Step 6 — resolution. At the deadline the event resolves and the books settle:

  • If YES: the conditional perp (YES) cash-settles to the underlying's price and the conditional perp (NO) is voided (PnL zero, margin returned). The YES binary pays $1, the NO binary pays $0.
  • If NO: the conditional perp (NO) settles to the underlying; the conditional perp (YES) is voided. The NO binary pays $1, the YES binary pays $0.
  • If the event is unresolvable (void): both conditional perps void (margin returned), and both binaries pay $0.

That is the full lifecycle of one conditional market, from the moment its three numbers are set to the moment they collapse into a single realized outcome.

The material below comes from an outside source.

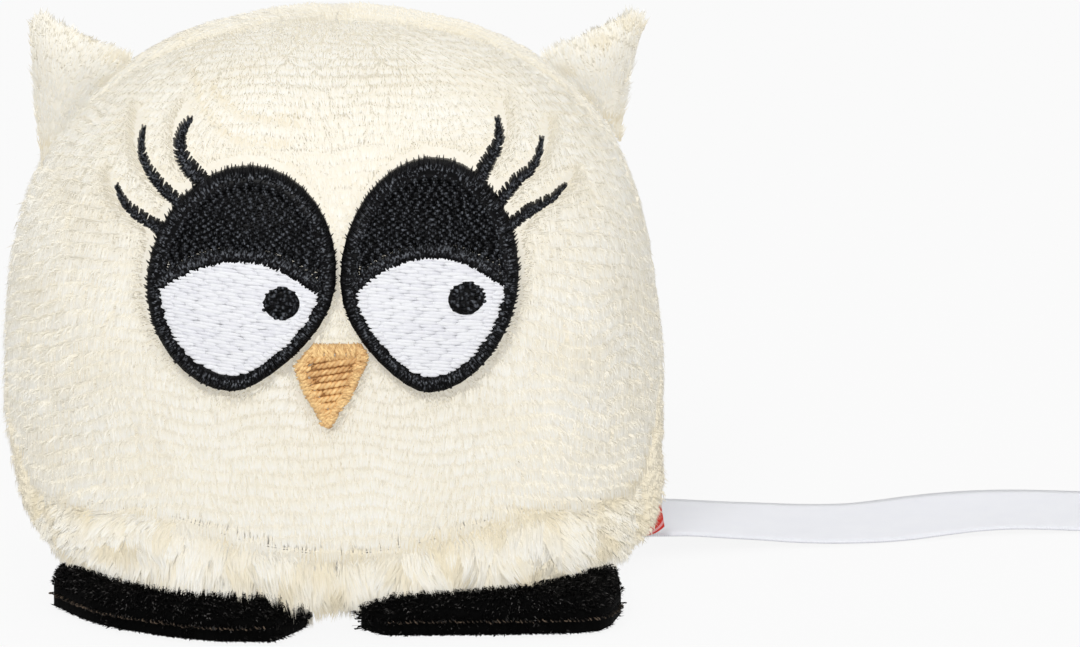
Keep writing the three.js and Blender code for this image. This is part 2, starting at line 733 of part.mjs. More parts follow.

The takeaways. A conditional perpetual is an expectation of the underlying inside one branch of the world. The underlying forward is the probability-weighted blend of the two branches — F = p·CY + (1 − p)·CN. The prediction binaries price the event's probability and sum to about a dollar, except through a void, where both pay $0. And a healthy family agrees with itself: the probability you read off the binaries matches the one implied by the conditional perps. These are relationships between fair prices, held together by arbitrage rather than enforced by the exchange — which is precisely what makes them useful to know.